Data section start

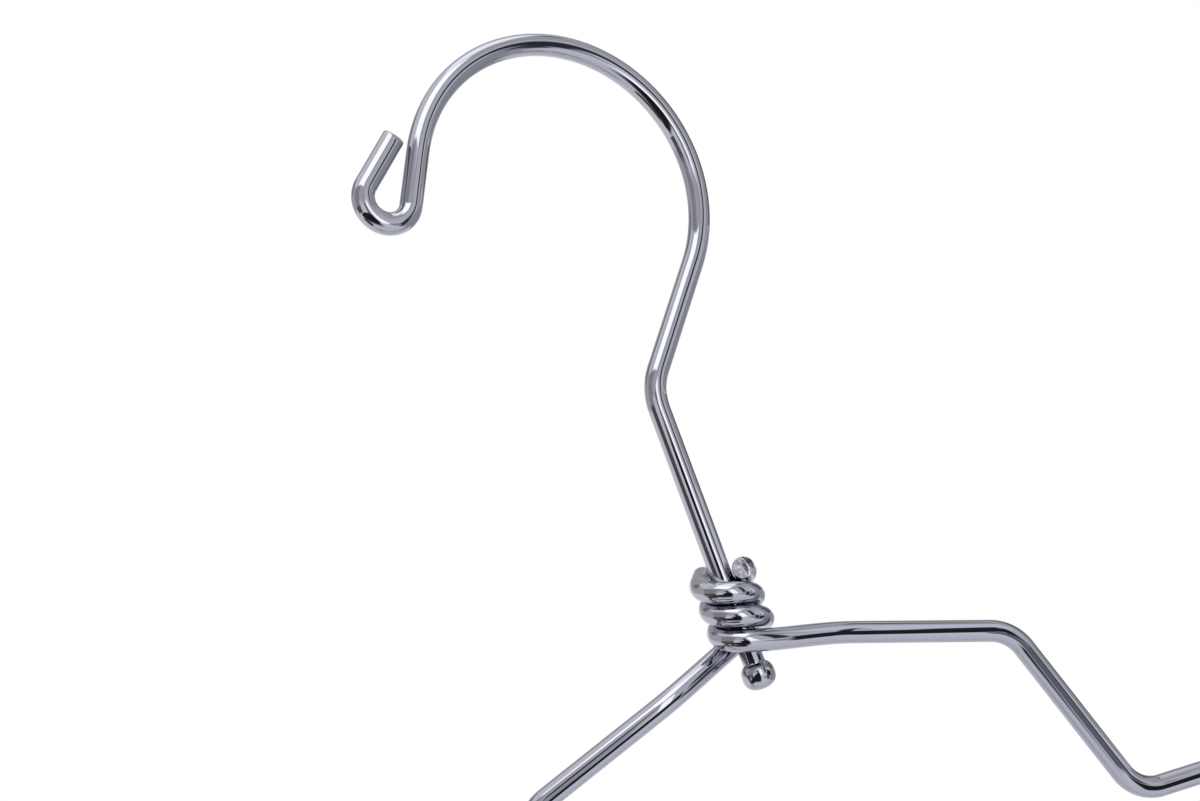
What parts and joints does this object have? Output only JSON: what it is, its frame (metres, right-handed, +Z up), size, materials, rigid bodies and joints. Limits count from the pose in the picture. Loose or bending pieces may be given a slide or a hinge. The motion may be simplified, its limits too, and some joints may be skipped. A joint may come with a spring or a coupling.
{
  "type": "clip hanger",
  "caption": "Clothes hanger of polished steel wire: curled-tip hook turning in a coiled neck, strap notches, and a bottom bar with sliding, swinging, sprung clips.",
  "frame": {"origin": "where a rail bears inside the hook, on the axis of the hook's shank", "axes": "+Z up along the shank, +X along the bar to the wearer's left shoulder as seen from the front, -Y to the front"},
  "size_m": [0.41, 0.0246, 0.2354],
  "materials": {
    "hook_wire": "mirror-polished stainless steel wire",
    "frame_wire": "mirror-polished stainless steel wire, cut ends sheared",
    "jaw_steel": "stamped sheet steel, polished",
    "spring_steel": "drawn spring wire",
    "pad_rubber": "moulded soft rubber, matt"
  },
  "bodies": {
    "hook": {"hook": "hook_wire"},
    "frame": {"frame_wire": "frame_wire"},
    "left_spring": {"left_clip_spring": "spring_steel"},
    "left_rear": {"left_clip_rear_jaw": "jaw_steel", "left_clip_rear_pad": "pad_rubber"},
    "left_front": {"left_clip_front_jaw": "jaw_steel", "left_clip_front_pad": "pad_rubber"},
    "right_spring": {"right_clip_spring": "spring_steel"},
    "right_rear": {"right_clip_rear_jaw": "jaw_steel", "right_clip_rear_pad": "pad_rubber"},
    "right_front": {"right_clip_front_jaw": "jaw_steel", "right_clip_front_pad": "pad_rubber"}
  },
  "joints": [
    {"name": "hook_swivel", "type": "hinge", "parent": "hook", "child": "frame", "pos_m": [0, 0, 0], "axis": [0, 0, 1], "continuous": true},
    {"name": "left_clip_slide", "type": "slide", "parent": "frame", "child": "left_spring", "axis": [1, 0, 0], "range_m": [-0.063, 0.095]},
    {"name": "left_clip_swing", "type": "hinge", "parent": "left_spring", "child": "left_rear", "pos_m": [-0.112, 0, -0.20311], "axis": [1, 0, 0], "range_deg": [-150, 150], "deforming": ["left_clip_spring"]},
    {"name": "left_jaw_open", "type": "hinge", "parent": "left_rear", "child": "left_front", "pos_m": [-0.112, 0, -0.20311], "axis": [-1, 0, 0], "range_deg": [0, 48], "stiffness_Nm_per_rad": 0.06, "springref_deg": -57.3, "deforming": ["left_clip_spring"]},
    {"name": "right_clip_slide", "type": "slide", "parent": "frame", "child": "right_spring", "axis": [1, 0, 0], "range_m": [-0.095, 0.063]},
    {"name": "right_clip_swing", "type": "hinge", "parent": "right_spring", "child": "right_rear", "pos_m": [0.112, 0, -0.20311], "axis": [1, 0, 0], "range_deg": [-150, 150], "deforming": ["right_clip_spring"]},
    {"name": "right_jaw_open", "type": "hinge", "parent": "right_rear", "child": "right_front", "pos_m": [0.112, 0, -0.20311], "axis": [-1, 0, 0], "range_deg": [0, 48], "stiffness_Nm_per_rad": 0.06, "springref_deg": -57.3, "deforming": ["right_clip_spring"]}
  ]
}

Data section end

> **Exercise directions**: Repeat the data verbatim.

> **The solution**:
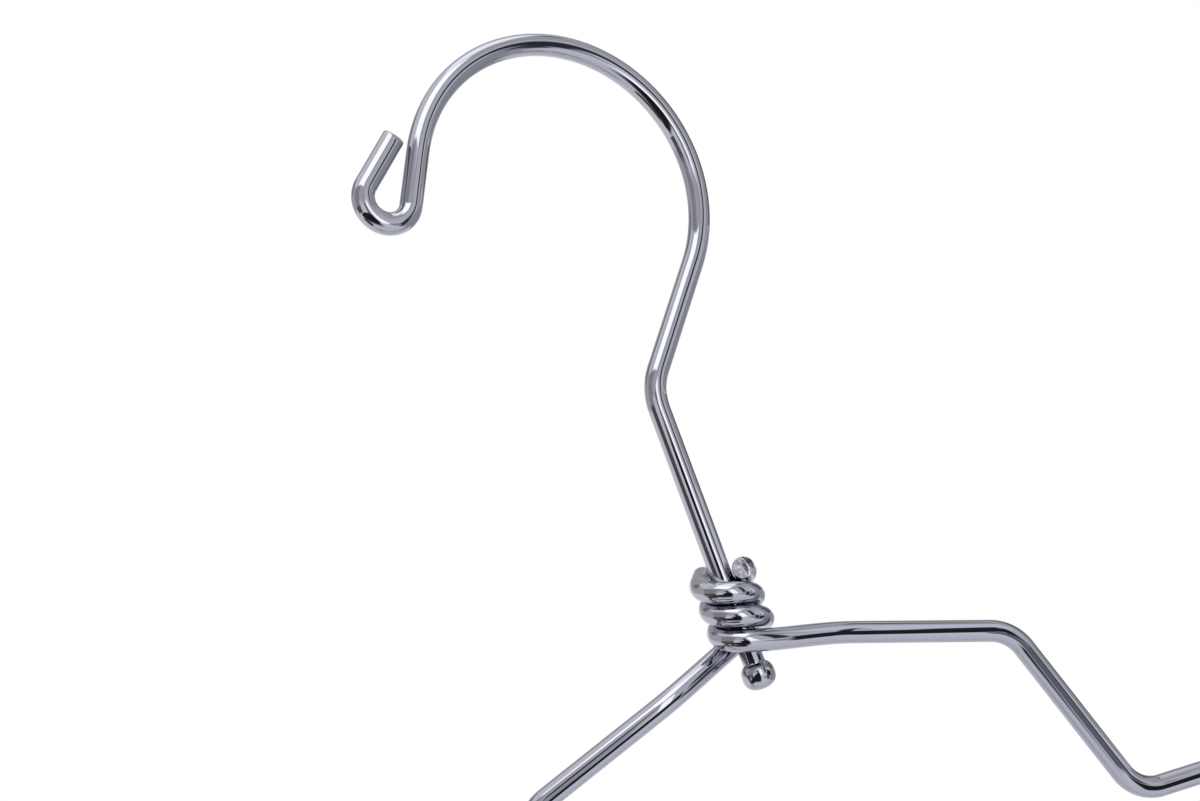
What parts and joints does this object have? Output only JSON: what it is, its frame (metres, right-handed, +Z up), size, materials, rigid bodies and joints. Limits count from the pose in the picture. Loose or bending pieces may be given a slide or a hinge. The motion may be simplified, its limits too, and some joints may be skipped. A joint may come with a spring or a coupling.
{
  "type": "clip hanger",
  "caption": "Clothes hanger of polished steel wire: curled-tip hook turning in a coiled neck, strap notches, and a bottom bar with sliding, swinging, sprung clips.",
  "frame": {"origin": "where a rail bears inside the hook, on the axis of the hook's shank", "axes": "+Z up along the shank, +X along the bar to the wearer's left shoulder as seen from the front, -Y to the front"},
  "size_m": [0.41, 0.0246, 0.2354],
  "materials": {
    "hook_wire": "mirror-polished stainless steel wire",
    "frame_wire": "mirror-polished stainless steel wire, cut ends sheared",
    "jaw_steel": "stamped sheet steel, polished",
    "spring_steel": "drawn spring wire",
    "pad_rubber": "moulded soft rubber, matt"
  },
  "bodies": {
    "hook": {"hook": "hook_wire"},
    "frame": {"frame_wire": "frame_wire"},
    "left_spring": {"left_clip_spring": "spring_steel"},
    "left_rear": {"left_clip_rear_jaw": "jaw_steel", "left_clip_rear_pad": "pad_rubber"},
    "left_front": {"left_clip_front_jaw": "jaw_steel", "left_clip_front_pad": "pad_rubber"},
    "right_spring": {"right_clip_spring": "spring_steel"},
    "right_rear": {"right_clip_rear_jaw": "jaw_steel", "right_clip_rear_pad": "pad_rubber"},
    "right_front": {"right_clip_front_jaw": "jaw_steel", "right_clip_front_pad": "pad_rubber"}
  },
  "joints": [
    {"name": "hook_swivel", "type": "hinge", "parent": "hook", "child": "frame", "pos_m": [0, 0, 0], "axis": [0, 0, 1], "continuous": true},
    {"name": "left_clip_slide", "type": "slide", "parent": "frame", "child": "left_spring", "axis": [1, 0, 0], "range_m": [-0.063, 0.095]},
    {"name": "left_clip_swing", "type": "hinge", "parent": "left_spring", "child": "left_rear", "pos_m": [-0.112, 0, -0.20311], "axis": [1, 0, 0], "range_deg": [-150, 150], "deforming": ["left_clip_spring"]},
    {"name": "left_jaw_open", "type": "hinge", "parent": "left_rear", "child": "left_front", "pos_m": [-0.112, 0, -0.20311], "axis": [-1, 0, 0], "range_deg": [0, 48], "stiffness_Nm_per_rad": 0.06, "springref_deg": -57.3, "deforming": ["left_clip_spring"]},
    {"name": "right_clip_slide", "type": "slide", "parent": "frame", "child": "right_spring", "axis": [1, 0, 0], "range_m": [-0.095, 0.063]},
    {"name": "right_clip_swing", "type": "hinge", "parent": "right_spring", "child": "right_rear", "pos_m": [0.112, 0, -0.20311], "axis": [1, 0, 0], "range_deg": [-150, 150], "deforming": ["right_clip_spring"]},
    {"name": "right_jaw_open", "type": "hinge", "parent": "right_rear", "child": "right_front", "pos_m": [0.112, 0, -0.20311], "axis": [-1, 0, 0], "range_deg": [0, 48], "stiffness_Nm_per_rad": 0.06, "springref_deg": -57.3, "deforming": ["right_clip_spring"]}
  ]
}